Protective Factors include:
- Supportive family environment and social networks
- Concrete support for basic needs
- Nurturing parenting skills
- Stable family relationships
- Parental employment & education
- Access to adequate housing, health care and social services
- Caring adults outside the family who can serve as role models or mentors
BCHHS and community partners have implemented innovative, trauma informed models to address child maltreatment. Specialized Domestic Violence and Substance Abuse teams as well as strategic prevention efforts and resources help to mitigate the impacts of child maltreatment. “We applaud investments in early childcare, affordable housing, efforts to address the opioid crisis, among others. These forward thinking approaches offer real benefits now and in the future for the hardworking families and residents in Buncombe County,” adds Smith.
Reporting Suspected Child Abuse and Neglect:
North Carolina law requires all adults to report child abuse or neglect. If you suspect that a child is being abused or neglected by their caregiver, call (828) 250-5900 to report concerns to Buncombe County Child Protective Services (CPS). The reporter must provide the child’s name, address, and the guardian’s name.
Calling CPS is the best way to ensure that the family gets the support they need. Our social work team can provide resources that support and encourage the family, as they become a stronger unit.

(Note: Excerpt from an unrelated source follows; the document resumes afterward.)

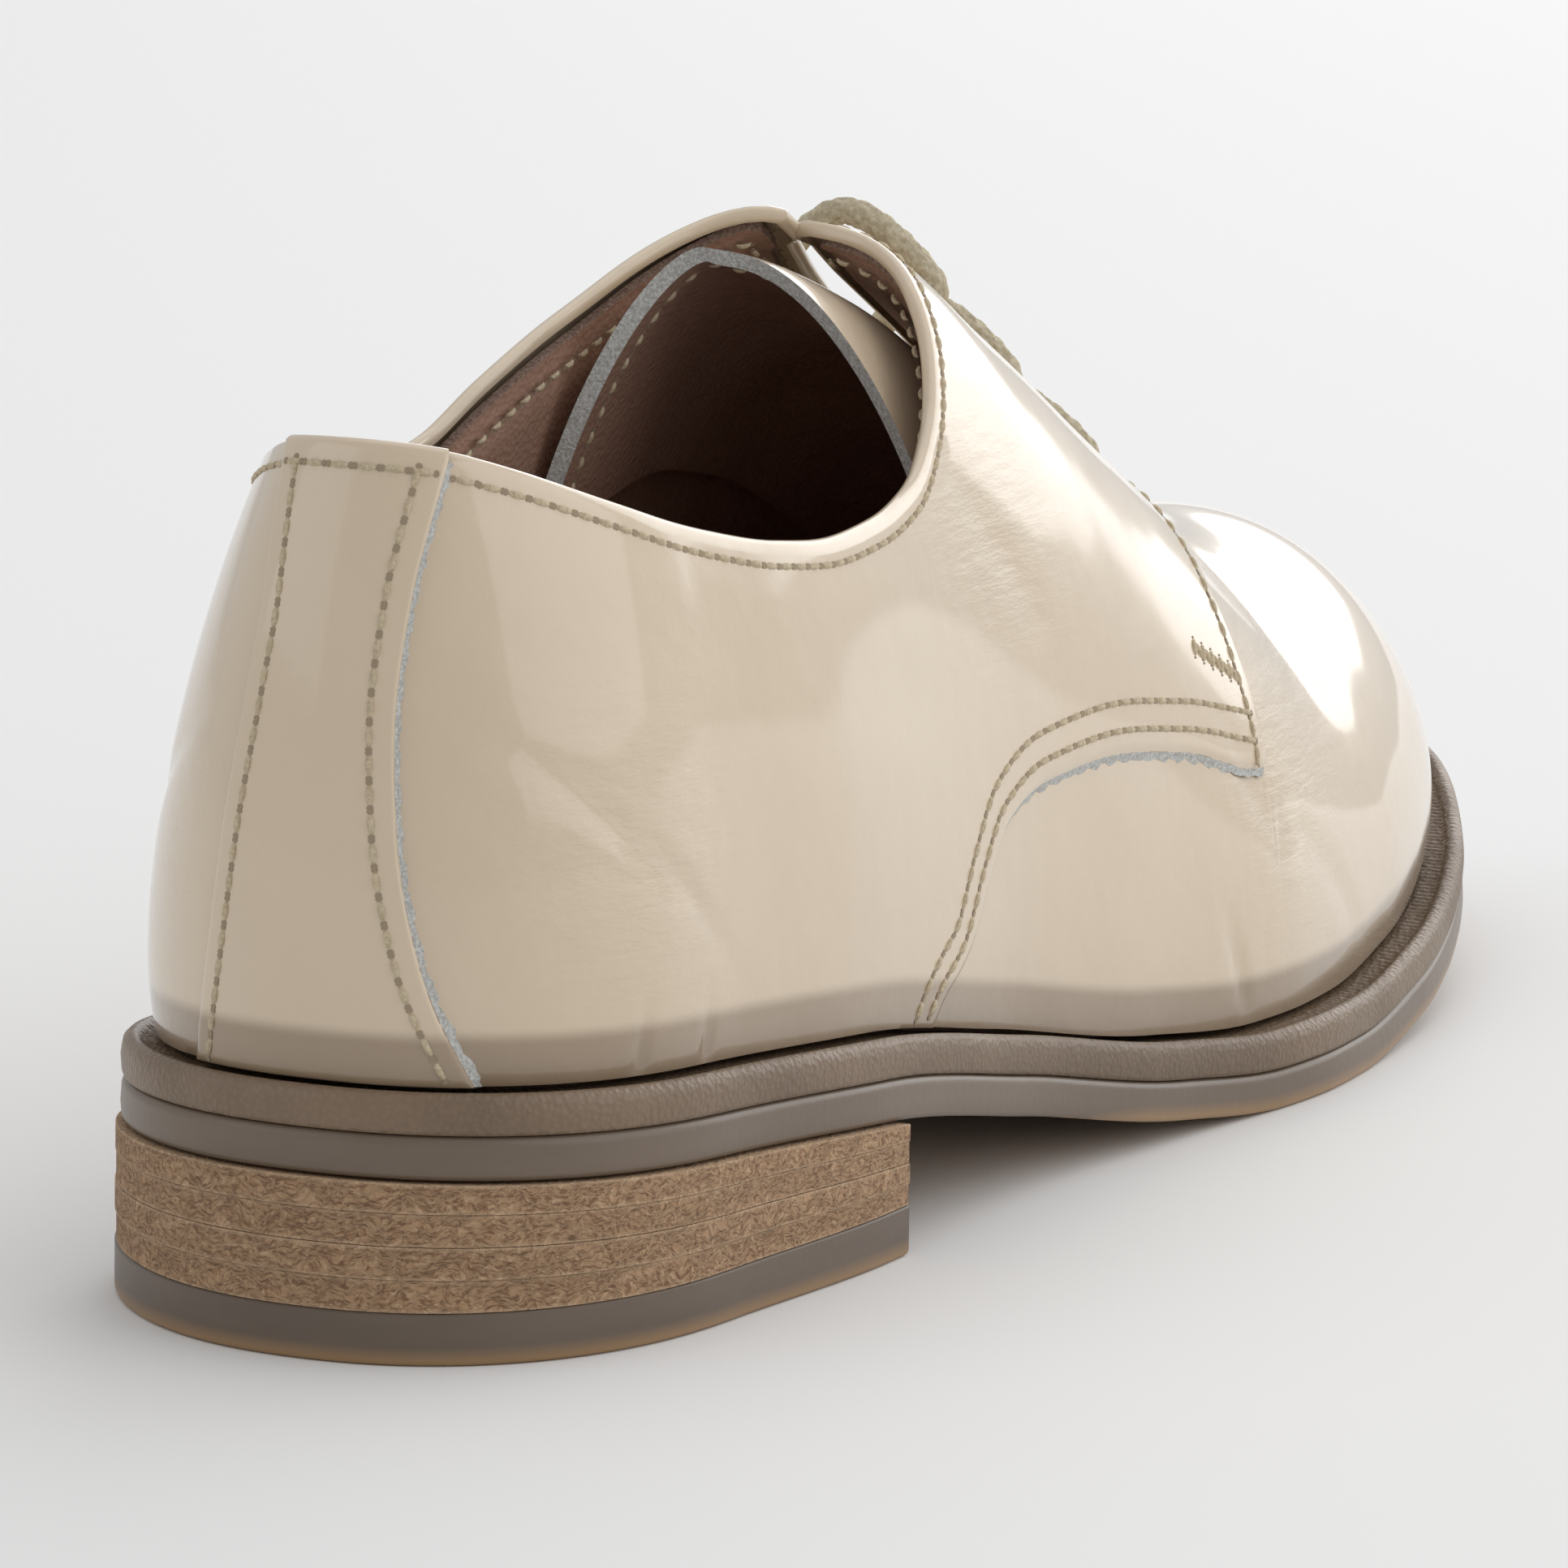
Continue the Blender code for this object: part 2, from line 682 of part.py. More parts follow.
def wall_column(side, turn):
    """A column of the wall, outside and inside: the outside steps out at the quarter's edge."""
    laps = 2 if turn <= turn_at(STRAP_REACH) else 1
    seam = seam_level(side, turn)
    start = min(seam + EDGE_LEAN, 1.0) if seam > 0 else 0.0
    levels = np.concatenate([np.linspace(0, seam, VAMP_ROWS), np.linspace(start, 1, QUARTER_ROWS)])
    steps = np.repeat([laps if seam == 0 else 0, laps if seam < 1 else 0], [VAMP_ROWS, QUARTER_ROWS])
    turns = follow_strap(side, turn, levels)
    outside = wall_point(side, turns, levels, WALL + LAP_STEP * steps)
    return outside, wall_point(side, turns, levels, 0.0)


def rim_faces(columns, rows, outside, inside, throat):
    """Faces between two grids: along the foot, and along the top edge as far as the throat's end."""
    faces = []
    for i in range(columns - 1):
        foot, top = i * rows, i * rows + rows - 1
        for first in (foot, top) if i < throat else (foot,):
            faces.append([outside + first, outside + first + rows, inside + first + rows, inside + first])
    return faces


def upper_mesh():
    turns = stations()
    throat = int(np.sum(turns < turn_at(THROAT_END)))
    points, faces = [], []
    for side in (LATERAL, MEDIAL):
        sheets = zip(*(wall_column(side, turn) for turn in turns))
        outside, inside = (np.array(sheet) for sheet in sheets)
        columns, rows = outside.shape[:2]
        start, count = len(points), columns * rows
        faces += grid_faces(columns, rows, start, side < 0)
        faces += grid_faces(columns, rows, start + count, side > 0)
        faces += rim_faces(columns, rows, start, start + count, throat)
        points += [tuple(p) for sheet in (outside, inside) for p in sheet.reshape(-1, 3)]
    return mesh_from("upper", points, faces)


def eyelet_frame(side, share):
    """An eyelet's place on the last and the direction of its axis."""
    turn = turn_at(share)
    rise = rise_at_reach(side, turn, EYELET_REACH)
    return last_point(side, turn, rise), last_normal(side, turn, rise)


def eyelet_cutter(name, side, share, collection):
    place, axis = eyelet_frame(side, share)
    bpy.ops.mesh.primitive_cylinder_add(vertices=EYELET_SIDES, radius=EYELET_RADIUS, depth=8 * WALL)
    item = bpy.context.active_object
    item.name = name
    item.location = place
    item.rotation_mode = "QUATERNION"
    item.rotation_quaternion = Vector(axis).to_track_quat("Z", "Y")
    for owner in list(item.users_collection):
        owner.objects.unlink(item)
    collection.objects.link(item)
    hide_cutter(item)
    return item


def make_upper(collection, cutters, material):
    item = add_object("upper", upper_mesh(), collection, material)
    for i, share in enumerate(EYELETS):
        boolean(item, eyelet_cutter(f"eyelet_lateral_{i + 1}", LATERAL, share, cutters), "DIFFERENCE")
        boolean(item, eyelet_cutter(f"eyelet_medial_{i + 1}", MEDIAL, share, cutters), "DIFFERENCE")
    shade(item)


def tongue_sheet(side):
    """The tongue's grid on one side: its sides follow the upper's wall, its ridge hangs lower."""
    back_low = TONGUE_BACK_LATERAL if side > 0 else TONGUE_BACK_MEDIAL
    columns = []
    for along in np.linspace(0, 1, TONGUE_COLUMNS):
        rises = np.linspace(smooth(TONGUE, "along", "low", along), 1.0, TONGUE_ROWS)
        climb = (rises - rises[0]) / (1 - rises[0])
        back = back_low + (TONGUE_BACK_RIDGE - back_low) * climb**2
        turns = turn_at(back) + (turn_at(TONGUE_FRONT) - turn_at(back)) * along
        drop = TONGUE_DROP * smooth(TONGUE, "along", "drop", along) * climb
        columns.append(skin(side, turns, rises, -TONGUE_GAP - TONGUE_WALL - drop))
    return np.array(columns)


def make_tongue(collection, material):
    mesh = skin_mesh("tongue", [(side, tongue_sheet(side)) for side in (LATERAL, MEDIAL)])
    item = add_object("tongue", mesh, collection, material)
    solidify(item, TONGUE_WALL)
    shade(item)


# Lace


def bar_points(share):
    """The route of a lace bar: out of one eyelet, over the throat and into the other."""
    (a, up_a), (b, up_b) = eyelet_frame(LATERAL, share), eyelet_frame(MEDIAL, share)
    clear = WALL + LAP_STEP + CLEARANCE + LACE_DIAMETER / 2
    peak = (a + b) / 2
    peak[2] = skin(LATERAL, turn_at(share), 1.0, 0.0)[2] + clear + LACE_ARCH / 2
    half = [a + up_a * WALL / 4, a + up_a * WALL, a + up_a * clear]
    other = [b + up_b * clear, b + up_b * WALL, b + up_b * WALL / 4]
    route = np.array([*half, peak, *other])
    key = np.arange(len(route), dtype=float)
    u = np.linspace(0, len(route) - 1, LACE_SAMPLES)
    return np.column_stack([smooth_values(key, route[:, i], u) for i in range(3)])


def make_lace_bar(index, share, collection, material):
    name = f"lace_bar_{index}"
    curve = bpy.data.curves.new(name, "CURVE")
    curve.dimensions = "3D"
    curve.bevel_depth = LACE_DIAMETER / 2
    curve.bevel_resolution = 2
    curve.use_fill_caps = True
    spline = curve.splines.new("POLY")
    points = bar_points(share)
    spline.points.add(len(points) - 1)
    for target, point in zip(spline.points, points):
        target.co = (*point, 1.0)
    item = add_object(name, curve, collection, material)
    item.data.materials.clear()
    item.data.materials.append(material)


def main():
    clear_scene()
    shoe = make_collection("derby_shoe")
    cutters = make_collection("cutters")
    patent = make_material("patent_leather", PATENT)
    lining = make_material("lining_leather", LINING)
    rubber = make_material("sole_rubber", SOLE_RUBBER)
    welt = make_material("welt_leather", WELT_LEATHER)
    stack = make_material("stacked_leather", STACK_LEATHER)
    insole = make_material("insole_leather", INSOLE_LEATHER)
    cord = make_material("lace_cord", LACE_CORD)
    make_outsole(shoe, rubber)
    make_welt(shoe, welt)
    make_insole(shoe, insole)
    make_heel(shoe, stack, rubber)
    make_upper(shoe, cutters, patent)
    make_tongue(shoe, lining)
    for i, share in enumerate(EYELETS):
        make_lace_bar(i + 1, share, shoe, cord)


main()
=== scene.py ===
"""Dresses a right-foot derby shoe in cream patent leather over its fixed frame.

Metres, +Z up, +Y from heel to toe, +X to the lateral side. The panels of the upper, its lining, the
tongue, the sole and the heel are rebuilt finely on the shape of the last that the frame's solids have.
"""

import logging
from collections import namedtuple
from collections.abc import Callable
from dataclasses import dataclass, field
from enum import Enum

import bmesh
import bpy
import numpy as np
from mathutils import Matrix, Vector


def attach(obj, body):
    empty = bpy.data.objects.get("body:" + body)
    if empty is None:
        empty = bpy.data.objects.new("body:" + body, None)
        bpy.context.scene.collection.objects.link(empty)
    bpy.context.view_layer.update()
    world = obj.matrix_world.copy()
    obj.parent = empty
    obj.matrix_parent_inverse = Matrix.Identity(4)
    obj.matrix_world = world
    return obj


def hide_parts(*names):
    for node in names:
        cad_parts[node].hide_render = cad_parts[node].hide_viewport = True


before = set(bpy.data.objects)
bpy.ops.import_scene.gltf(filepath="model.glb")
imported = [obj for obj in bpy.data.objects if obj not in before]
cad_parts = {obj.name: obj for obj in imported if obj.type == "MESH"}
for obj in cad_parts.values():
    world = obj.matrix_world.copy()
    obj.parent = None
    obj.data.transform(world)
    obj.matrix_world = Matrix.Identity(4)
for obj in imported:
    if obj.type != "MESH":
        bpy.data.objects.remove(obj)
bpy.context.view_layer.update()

log = logging.getLogger("derby")

Array = np.ndarray
Colour = tuple[float, float, float]

LATERAL, MEDIAL = 1.0, -1.0
SIDES = (LATERAL, MEDIAL)

PlanRow = namedtuple("PlanRow", "at width lateral medial")
LineRow = namedtuple("LineRow", "at seat spring")
MeridianRow = namedtuple("MeridianRow", "at ridge lateral medial swell")
RidgeRow = namedtuple("RidgeRow", "at height lean")
SideRow = namedtuple("SideRow", "at lateral medial")
GapRow = namedtuple("GapRow", "at gap")
SeamRow = namedtuple("SeamRow", "at height")
StrapRow = namedtuple("StrapRow", "height lateral medial")
TongueRow = namedtuple("TongueRow", "along low drop")
Fold = namedtuple("Fold", "y z along across angle depth")
Zone = namedtuple("Zone", "y z radius")
WeltRow = namedtuple("WeltRow", "inset lift ribbed")
Lamp = namedtuple("Lamp", "name place size watts")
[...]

Awareness Events in Buncombe County
- In partnership with the Mountain Child Advocacy Center (MCAC), there will be a pinwheel planting ceremony with preschoolers on Tuesday, April 2, at the Energy Loop sculpture (between the College Street parking garage and 200 College Street) from 10:30 a.m. -11:30 a.m. The MCAC Children’s Champion will be announced at this time. This event is open to the public.
- On Tuesday, April 2, the Buncombe County Commissioners will make a proclamation at their regular meeting to acknowledge the importance of efforts to prevent maltreatment and protect children.
- Pinwheel gardens will be featured at public facilities across Buncombe County. Participating locations include Buncombe County public libraries, Lake Julian and Buncombe County Sports Park.